1. Der EuGH hat kürzlich in seinem Urteil A & G Fahrschul-Akademie GmbH (EuGH, Urteil vom 14.3.2019, C-449/17, BFH/NV 2019, 511) die Anforderungen für die Steuerfreiheit nach Art. 132 Abs. 1 Buchst. i und j MwStSystRL verschärft. Für den danach steuerfreien Schul- und Hochschulunterricht soll es ankommen auf:

  • „ein integriertes System der Vermittlung von Kenntnissen und Fähigkeiten,
  • in Bezug auf ein breites und vielfältiges Spektrum von Stoffen,
  • sowie auf die Vertiefung und Entwicklung dieser Kenntnisse und Fähigkeiten durch die Schüler und Studenten, je nach ihrem Fortschritt und ihrer Spezialisierung auf den verschiedenen dieses System bildenden Stufen”.

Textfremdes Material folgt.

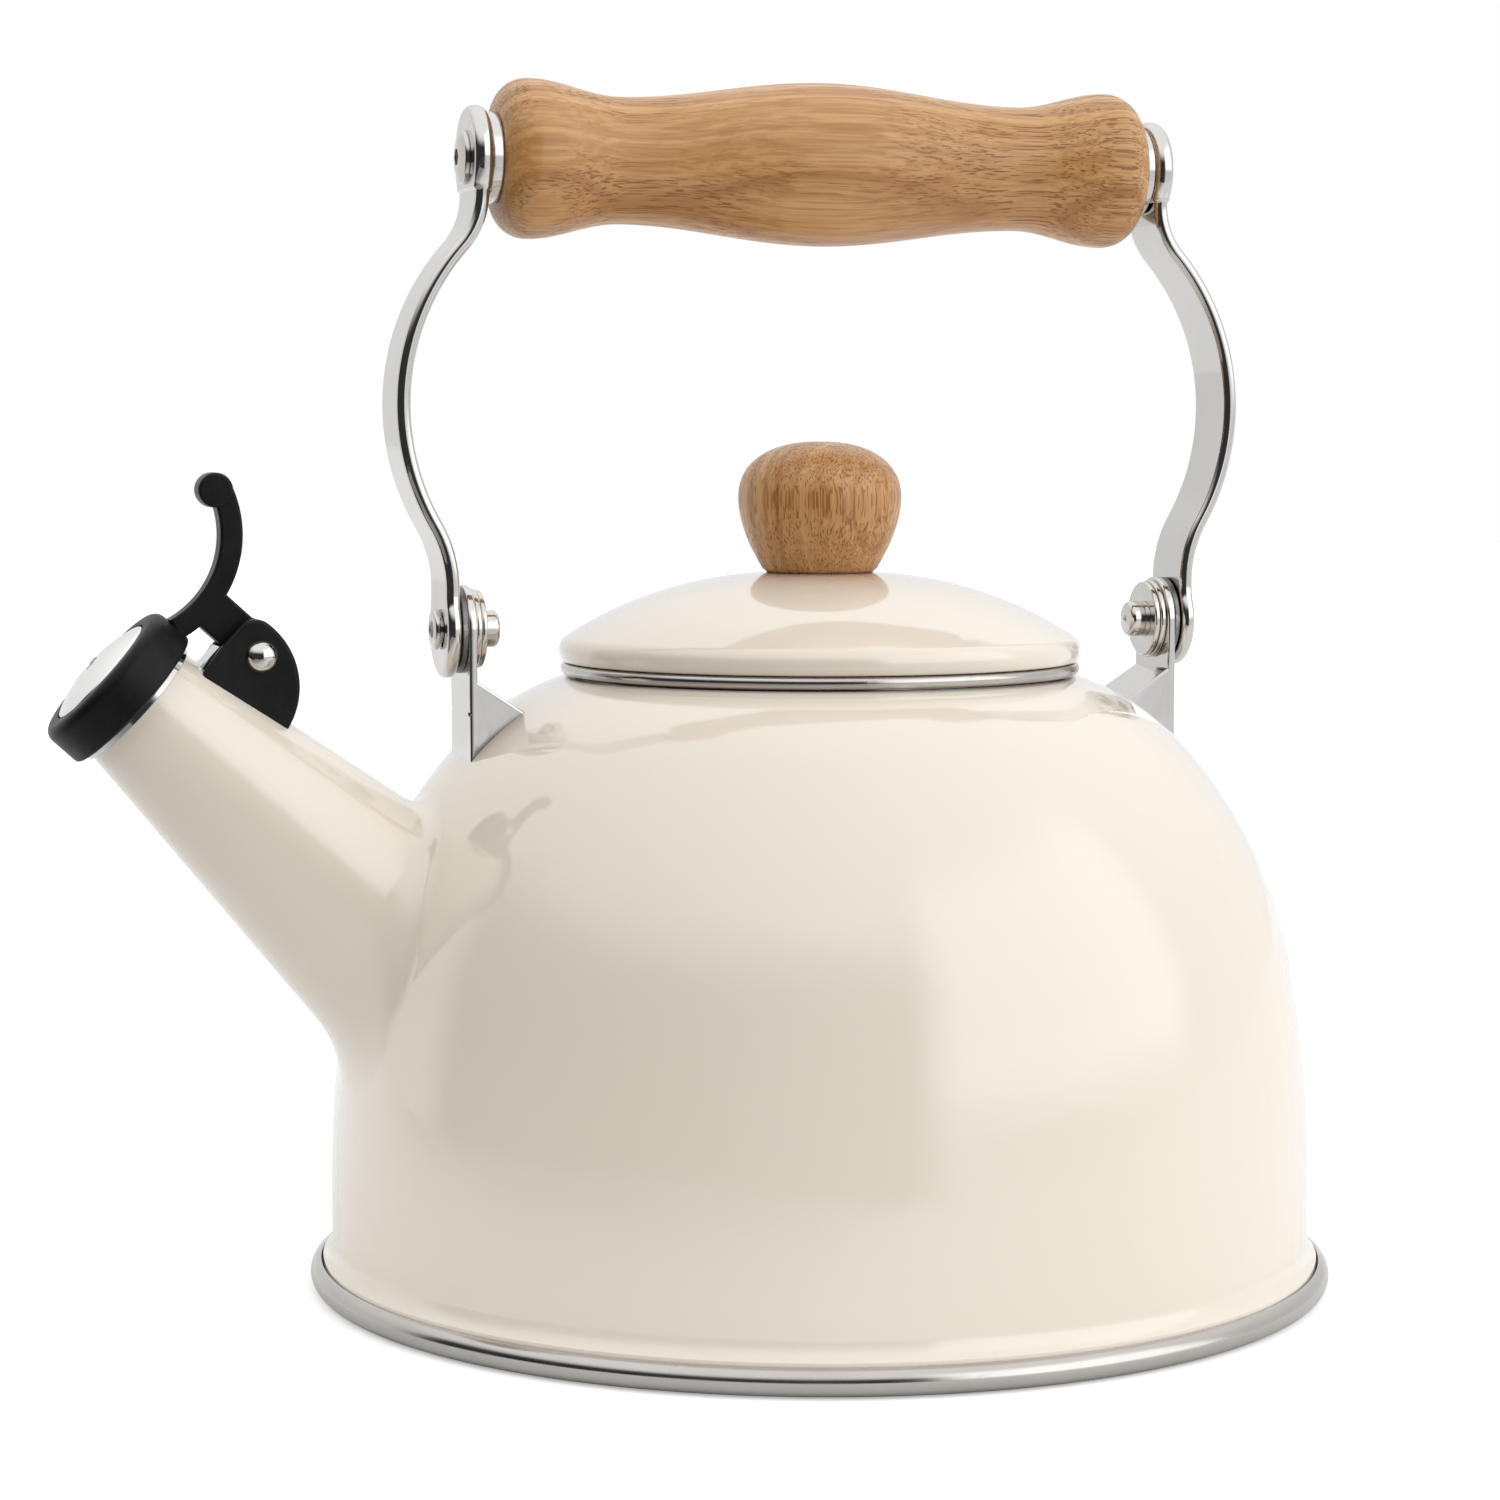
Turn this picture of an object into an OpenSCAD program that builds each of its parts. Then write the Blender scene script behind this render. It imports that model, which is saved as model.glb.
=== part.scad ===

Zudem versagt der EuGH die Steuerfreiheit für "spezialisierten Unterricht". Das Urteil betraf unmittelbar den Unterricht zur Erlangung des Pkw-Führerscheins.

2. Auch Schwimmunterricht, den der BFH bislang zwar nicht nach nationalem Recht, aber nach Art. 132 Abs. 1 MwStSystRL als steuerfrei angesehen hat (BFH, Urteil vom 5.6.2014, V R 19/13, BFH/NV 2014, 1687, BFH/PR 2014, 401), könnte als "spezialisierter Unterricht" steuerpflichtig sein. Gleichwohl ist zu bedenken, dass an der Erlernung der elementaren Grundfähigkeit des Schwimmens ein ­ausgeprägtes Gemeininteresse besteht, das bei dem Erwerb einer Fahrerlaubnis für Kraftfahrzeuge fehlt. Der BFH bittet daher den EuGH um Klärung, ob Schwimmunterricht steuerfrei nach Art. 132 Abs. 1 Buchst. i und j MwStSystRL erteilt werden kann.

3. Dabei soll sich der EuGH auch zu den unternehmerbezogenen Voraussetzungen der Befreiungstatbestände äußern. Insoweit geht es im Rahmen von Art. 132 Abs. 1 Buchst. i MwStSystRL um die dort erforderliche Anerkennung. In Bezug auf Art. 132 Abs. 1 Buchst. j MwStSystRL ist zu entscheiden, ob sich die dort vorgesehene Steuerfreiheit für ­Privatlehrer auf Einzelunternehmer beschränkt oder ob die Steuerfreiheit rechtsformneutral auch auf Leistungen durch Gesellschaften anzuwenden ist.